Cults of Unreason
- 1974 ed. Book cover
- Author: Christopher Riche Evans
- Cover artist: Paul Agule (jacket design)
- Language: English
- Subject: Cults, pseudoscience
- Publisher: Harrap, Farrar, Straus and Giroux, Delacorte Press
- Publication date: 1973, 1974, 1975
- Publication place: United States
- Media type: Print (Paperback)
- Pages: 257 (UK:259)
- ISBN: 0-374-13324-7 ISBN 978-0-374-13324-5 ISBN 0-440-54402-5 ISBN 978-0-440-54402-9 UK 0245-518703
- OCLC: 863421
- Dewey Decimal: 133/.06
- LC Class: BF1999 .E83 1974
- Followed by: Landscapes of the Night – how and why we dream

= Cults of Unreason =

1973 book by Christopher Riche Evans

Cults of Unreason is a non-fiction book on atypical belief systems, written by Christopher Riche Evans, who was a noted computer scientist and an experimental psychologist. It was first published in the UK in 1973 by Harrap and in the United States in 1974 by Farrar, Straus and Giroux, in paperback in 1975, by Delacorte Press, and in German, by Rowohlt, in 1976.

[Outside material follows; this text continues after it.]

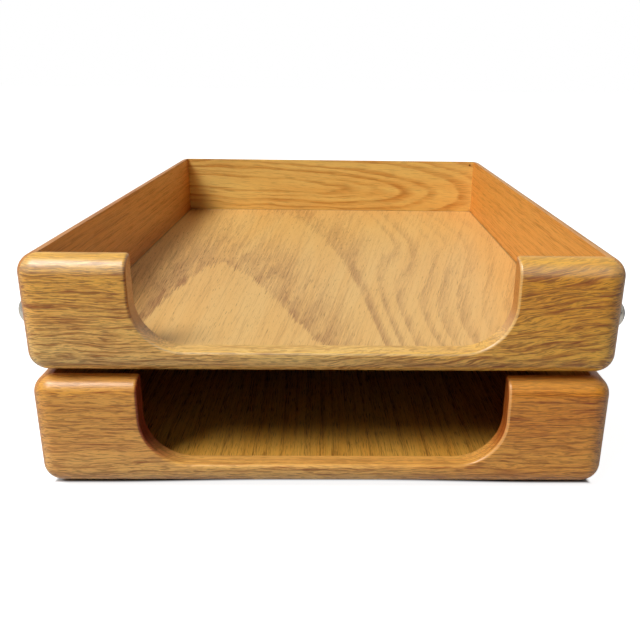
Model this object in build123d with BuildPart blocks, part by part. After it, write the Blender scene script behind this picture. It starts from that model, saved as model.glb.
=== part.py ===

Evans discusses Scientology and Dianetics, UFO religions, believers in Atlantis, biofeedback, Yoga, Eastern religions, and black boxes. He points out that these systems and groups incorporate technological advances within a theological framework, and that part of their appeal is due to the failure of modern people to find strength, comfort, and community in traditional religion and in science.

In 2001, new religious movement specialist George Chryssides criticized the book's title by pointing out that most groups referred to as cults do have well-defined beliefs.